*Problem details*. Each line from the start of the data below through the one containing "document.recompute()" must be reproduced exactly.

*Data provided*.
------------------------
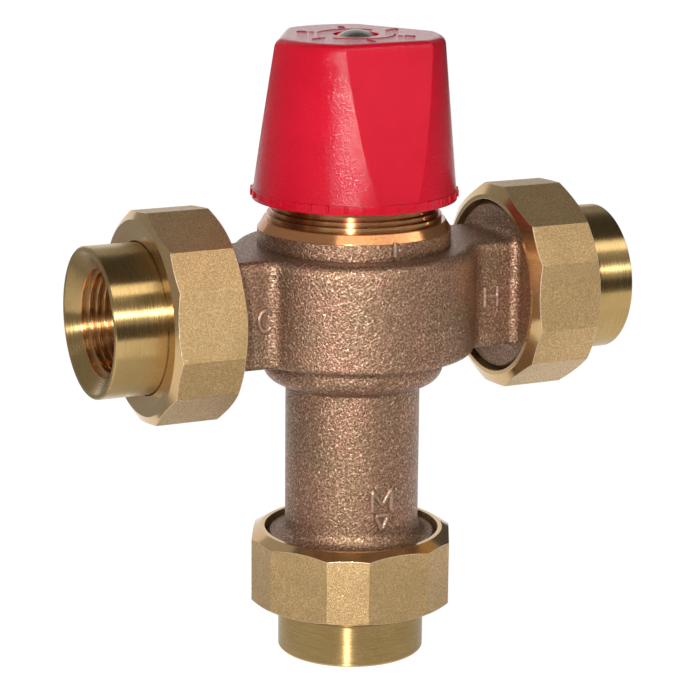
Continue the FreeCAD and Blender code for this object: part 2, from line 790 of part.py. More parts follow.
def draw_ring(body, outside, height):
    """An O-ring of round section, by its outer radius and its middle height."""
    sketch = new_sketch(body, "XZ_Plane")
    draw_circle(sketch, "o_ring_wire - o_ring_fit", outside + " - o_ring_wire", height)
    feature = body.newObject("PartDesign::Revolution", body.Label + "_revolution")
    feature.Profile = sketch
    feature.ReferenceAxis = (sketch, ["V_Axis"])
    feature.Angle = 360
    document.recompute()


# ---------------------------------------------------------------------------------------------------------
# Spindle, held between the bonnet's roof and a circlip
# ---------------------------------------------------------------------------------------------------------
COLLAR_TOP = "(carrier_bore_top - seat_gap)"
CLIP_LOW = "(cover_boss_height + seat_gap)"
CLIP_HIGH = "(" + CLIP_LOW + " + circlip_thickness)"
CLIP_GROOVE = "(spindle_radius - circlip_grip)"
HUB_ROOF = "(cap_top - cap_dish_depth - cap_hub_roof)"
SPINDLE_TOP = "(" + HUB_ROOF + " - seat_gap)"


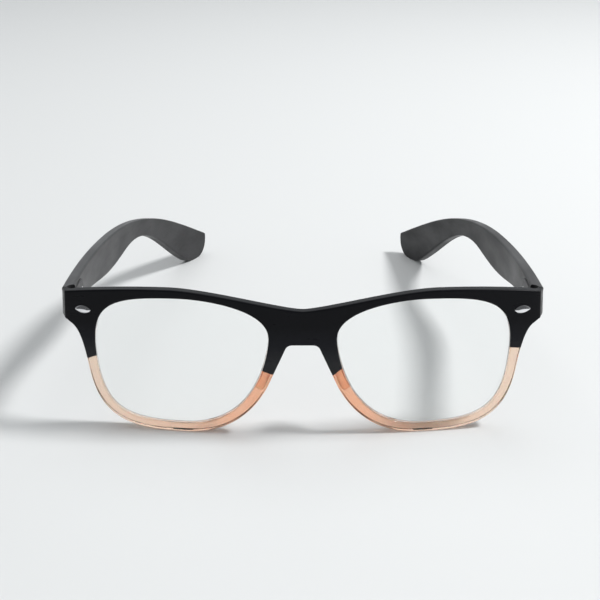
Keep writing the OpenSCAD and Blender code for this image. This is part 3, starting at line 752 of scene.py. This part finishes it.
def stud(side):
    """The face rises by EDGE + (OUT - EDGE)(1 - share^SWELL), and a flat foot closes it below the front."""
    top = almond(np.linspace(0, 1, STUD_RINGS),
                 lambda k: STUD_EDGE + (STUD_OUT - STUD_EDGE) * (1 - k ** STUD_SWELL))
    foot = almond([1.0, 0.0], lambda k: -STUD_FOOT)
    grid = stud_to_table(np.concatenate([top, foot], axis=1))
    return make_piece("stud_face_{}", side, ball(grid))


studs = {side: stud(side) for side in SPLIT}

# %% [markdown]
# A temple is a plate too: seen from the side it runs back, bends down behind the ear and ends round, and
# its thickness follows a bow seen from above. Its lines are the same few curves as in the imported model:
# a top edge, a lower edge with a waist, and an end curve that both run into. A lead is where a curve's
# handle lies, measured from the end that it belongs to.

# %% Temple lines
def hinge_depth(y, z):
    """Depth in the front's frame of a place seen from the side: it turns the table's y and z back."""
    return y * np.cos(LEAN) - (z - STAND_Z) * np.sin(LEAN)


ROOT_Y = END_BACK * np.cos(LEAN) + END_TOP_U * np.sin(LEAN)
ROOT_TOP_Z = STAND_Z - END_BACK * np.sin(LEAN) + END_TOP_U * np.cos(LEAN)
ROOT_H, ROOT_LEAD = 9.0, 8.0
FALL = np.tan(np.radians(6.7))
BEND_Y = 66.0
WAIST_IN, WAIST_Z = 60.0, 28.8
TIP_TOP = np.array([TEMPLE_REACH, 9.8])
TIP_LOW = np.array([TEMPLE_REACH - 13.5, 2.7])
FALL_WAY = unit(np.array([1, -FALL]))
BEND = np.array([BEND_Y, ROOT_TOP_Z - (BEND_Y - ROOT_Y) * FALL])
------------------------
*Output below*.
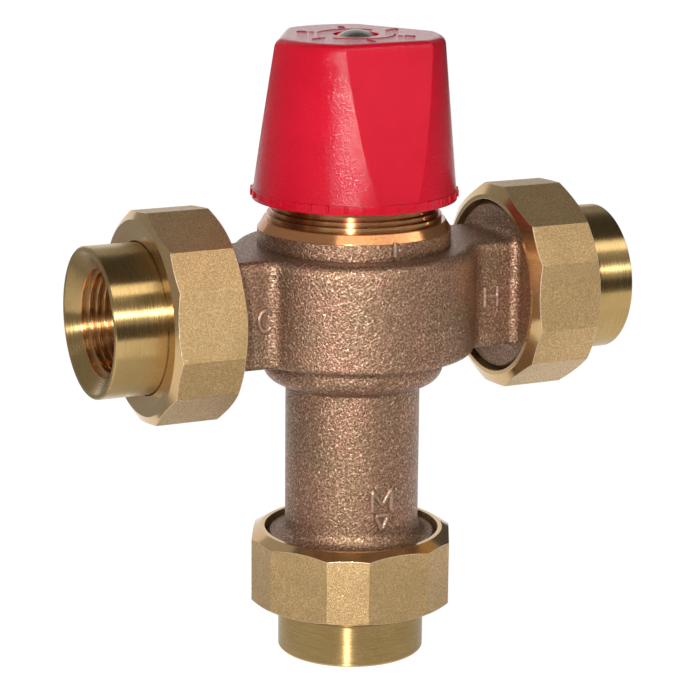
Continue the FreeCAD and Blender code for this object: part 2, from line 790 of part.py. More parts follow.
def draw_ring(body, outside, height):
    """An O-ring of round section, by its outer radius and its middle height."""
    sketch = new_sketch(body, "XZ_Plane")
    draw_circle(sketch, "o_ring_wire - o_ring_fit", outside + " - o_ring_wire", height)
    feature = body.newObject("PartDesign::Revolution", body.Label + "_revolution")
    feature.Profile = sketch
    feature.ReferenceAxis = (sketch, ["V_Axis"])
    feature.Angle = 360
    document.recompute()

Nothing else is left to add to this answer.